CODEWITHSUNDEEP
assembly6502
RoboGemp
RoboGemp

Reputation: 27

Need help getting the right result into 0500 address

Write an assembly language program that searches backwards through memory locations F454h - F503h for memory locations that contain the ASCII value for a lower case 'a' and places the total into location 0500h. Have the program start at 0200h in memory. Assemble the program, load it into the emulator, run it, and verify that it works correctly.

org 0200h

ldx #0d
stx 0500h
dex

Loop:

lda 0F454h,x
cmp #'a'
bne NotA
inc 0500h

NotA:

dex
cpx #176d
bne Loop

brk

end

I'm not getting the correct result when I run this through the grader so any help is appreciated.

Upvotes: 0

Views: 64

Answers (1)

Guillermo Phillips
Guillermo Phillips

Reputation: 2216

There are two things to take into consideration.

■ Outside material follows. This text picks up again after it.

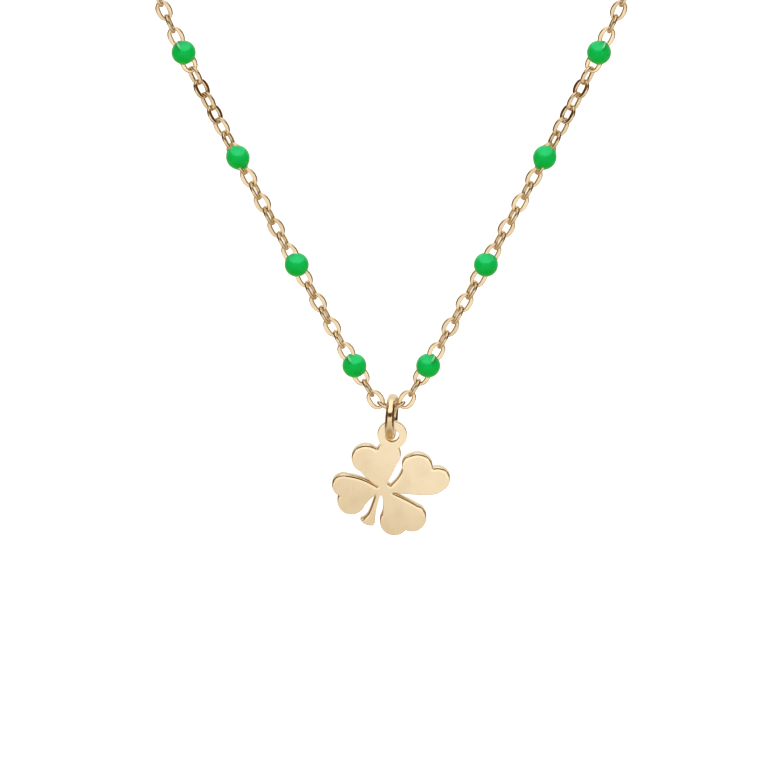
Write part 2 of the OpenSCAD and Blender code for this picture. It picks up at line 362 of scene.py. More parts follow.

  1. You want the starting address to be F503h and the ending address to be F454h.
  2. Ideally your loop exit condition should test either for the index being zero or negative (BNE or BPL). This is so that you can avoid using a compare (CPX).

If you test for negative, that basically means the top bit is set. The top bit gets set when the index (X) decrements from 00h to FFh.

Testing for negative would be preferable because the last value of the index (X) would be zero - which makes calculating the address to use (for LDA address,X) more obvious.

However, testing for negative means that the highest value X can be is 80h (128). This is because all values above 7Fh (127) have their top bit set. If you start at 80h then the first decrement (DEX) will take the index to 7Fh which is not negative, so the loop is good. If you start at say 81h, then the DEX will take the index to 80h, and this is negative (top bit set), so the loop exits immediately, which is bad.

So can we test for negative? In this case it's not possible. This is because the range of values for the index is F503h - F454h + 1= 176 (distinct addresses). And, this is above 128.

So we a forced to check for zero. That means the last value of the index (X) before we exit the loop will be 1.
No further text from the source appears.